Reproduce, word for word, every line from the first one down to the line containing "KERB_ARRIS = 0.0015", and nothing else.
## Start
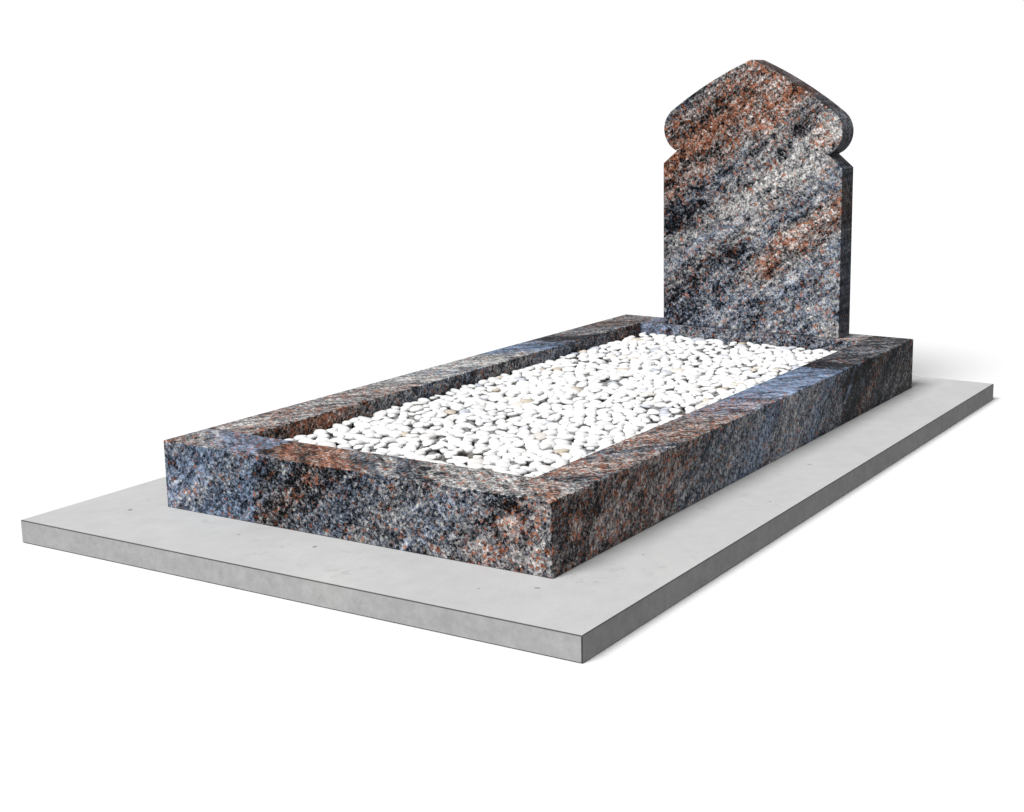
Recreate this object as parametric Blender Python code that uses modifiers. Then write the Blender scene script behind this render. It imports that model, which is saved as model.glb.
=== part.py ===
"""Upright headstone on its kerb set, with the gravel bed inside and the footing slab below.

Metres, +Z up. The origin is the middle of the slab's underside. The headstone stands
at the +Y end and faces -Y, the foot end.
"""
import math
import random

import bmesh
import bpy
from mathutils import Vector

COLLECTION_NAME = "upright_headstone"

# Footing slab: it shows past the kerb set by these margins
SLAB_THICKNESS = 0.050
FOOT_MARGIN = 0.220
HEAD_MARGIN = 0.180
SIDE_MARGIN = 0.200
SLAB_ARRIS = 0.002

# Kerb set
FRAME_LENGTH = 2.000
FRAME_WIDTH = 1.000
KERB_HEIGHT = 0.150
FOOT_KERB_WIDTH = 0.130
SIDE_KERB_WIDTH = 0.125
KERB_ARRIS = 0.0015

# Headstone: straight sides, a notch in each, a round ear above it and an arched crown
STONE_WIDTH = 0.600
STONE_THICKNESS = 0.090
STONE_LEDGE = 0.015
SHOULDER_HEIGHT = 0.508
NOTCH_RISE = 0.039
NOTCH_DEPTH = 0.047
EAR_RADIUS = 0.072
EAR_SETBACK = 0.002
CROWN_RISE = 0.277
CROWN_RADIUS = 1.260
STONE_ARRIS = 0.0015
EAR_STEPS = 24
CROWN_STEPS = 12

# Gravel bed: its top lies below the kerbs, and its pebbles rise and fall by the relief
GRAVEL_DROP = 0.030
PEBBLE_SIZE = 0.044
PEBBLE_RELIEF = 0.014
PEBBLE_SEED = 11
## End
FINISHED EXERCISE ->
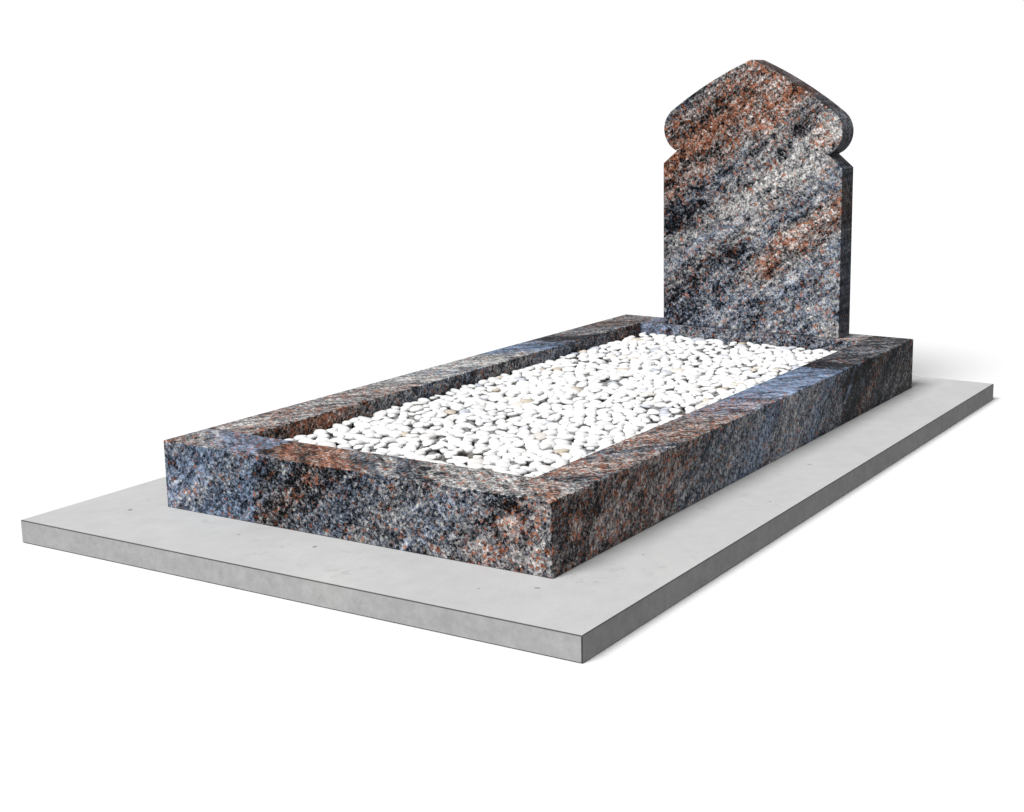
Recreate this object as parametric Blender Python code that uses modifiers. Then write the Blender scene script behind this render. It imports that model, which is saved as model.glb.
=== part.py ===
"""Upright headstone on its kerb set, with the gravel bed inside and the footing slab below.

Metres, +Z up. The origin is the middle of the slab's underside. The headstone stands
at the +Y end and faces -Y, the foot end.
"""
import math
import random

import bmesh
import bpy
from mathutils import Vector

COLLECTION_NAME = "upright_headstone"

# Footing slab: it shows past the kerb set by these margins
SLAB_THICKNESS = 0.050
FOOT_MARGIN = 0.220
HEAD_MARGIN = 0.180
SIDE_MARGIN = 0.200
SLAB_ARRIS = 0.002

# Kerb set
FRAME_LENGTH = 2.000
FRAME_WIDTH = 1.000
KERB_HEIGHT = 0.150
FOOT_KERB_WIDTH = 0.130
SIDE_KERB_WIDTH = 0.125
KERB_ARRIS = 0.0015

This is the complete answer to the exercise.